Читать книгу From Traditional Fault Tolerance to Blockchain - Wenbing Zhao - Страница 61
2.3.2.1 Data Structures
ОглавлениеIn the sender-based message logging protocol, each process must maintain the following data structures:
◾ A counter, seq_counter, used to assign a sequence number (using the current value of the counter) to each outgoing (application) message. The counter is initialized to 0 and incremented by one for each message sent. The sequence number is needed for duplicate detection (at the receiving process).
◾ A table used to carry out duplicate detection on incoming messages. The table consists of a collection of entries, one for each process with which the current one communicates. Each entry has the form <process_id,max_seq>, where max_seq is the maximum sequence number that the current process has received from a process with an identifier of process_id. A message is deemed as a duplicate if it carries a sequence number lower or equal to max_seq for the corresponding process.

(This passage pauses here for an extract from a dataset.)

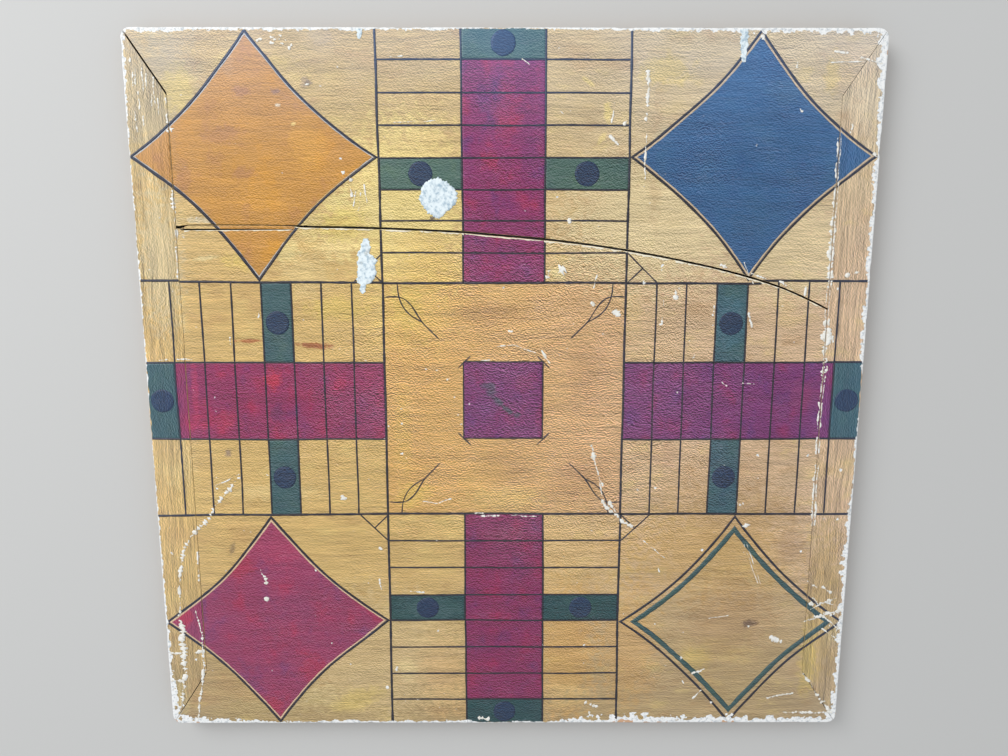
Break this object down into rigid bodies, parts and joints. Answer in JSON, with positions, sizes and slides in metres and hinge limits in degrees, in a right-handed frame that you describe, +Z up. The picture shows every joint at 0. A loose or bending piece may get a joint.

◾ Another counter, rsn_counter, used to record the receiving/execution order of an incoming message. The counter is initialized to 0 and incremented by one for each message received. The receiving order of a message is represented by the current value of the counter and it is sent back to the sending process of the message for logging.
◾ A message log (in volatile memory) for messages sent by the process. In addition to the message sent, the following meta data is also recorded for each message:- Destination process id, receiver_id;- Sending sequence number, seq;- Receiving sequence number, rsn.The destination process id, the sending sequence number, and the message will be logged prior to the sending of the message. However, the receiving order number will be logged after the process receives such information later.
◾ A history list for the messages received since the last checkpoint. Each entry in the list has the following information regarding each message received:- Sending process id, sender_id;- Sending sequence number, seq;- Receiving sequence number, rsn (assigned by the current process).The history list is used to find the receiving order number for a duplicate message received. Upon receiving a duplicate message, the process should supply the corresponding (original) receiving order number so that the sender of the message can log such ordering information properly.
All the data structures described above except the history list must be checkpointed together with the process state. The two counters, one for assigning the message sequence number and the other for assigning the message receiving order, are needed so that the process can continue doing so upon recovery using the checkpoint. The table for duplicate detection is needed for a similar reason. However, the saving of the message log as part of the checkpoint might appear to be counter-intuitive because a major benefit of doing checkpointing is to truncate the message log (i.e., garbage collect logged messages) for (receiver-based) pessimistic logging as described in section 2.3.1. For sender-based message logging, unfortunately this side benefit is no longer applicable. The message log is needed for the receiving processes to recover from a failure, and hence, cannot be garbage collected upon a checkpointing operation. Additional mechanism, which will be introduced towards the end of this section, is necessary to ensure that the message log does not grow indefinitely.
The reason why the history list can be garbage collected upon a checkpointing operation is because the receiving sequence number information in the list (i.e., the receiving/execution order of the messages leading to the checkpoint) will no longer be needed for failure recovery. When a process receives a duplicate message and it cannot find the corresponding receiving sequence number in the history list because it has recently checkpointed its state, it may inform the sender that the message can now be purged from its message log – it is no longer needed for failure recovery due to the recent checkpoint.
In addition to the above data structures, the protocol uses the following types of messages:
◾ REGULAR message type. It is used for sending regular messages generated by the application process, and it has the form <REGULAR,seq,rsn,m>, where m refers to the message content. Obviously, at the time of sending of a message, its receiving sequence number, rsn, would not be known to the sending process, in which case, it assumes a special constant value (such as -1) indicating the unknown status. When a logged message is replayed to a recovering process, the sending process might have already learned the rsn value, in which case, a concrete rsn value is supplied.
◾ ORDER message type. It is used for the receiving process is notify the sending process the receiving/execution order of the message. An ORDER message carries the form <ORDER, [m], rsn>, where [m] is the message identifier consisting of a tuple <sender_id, receiver_ id, seq>.
◾ ACK message type. It is used for the sending process (of a regular message) to acknowledge the receipt of the ORDER message. It assumes the form <ACK, [m]>.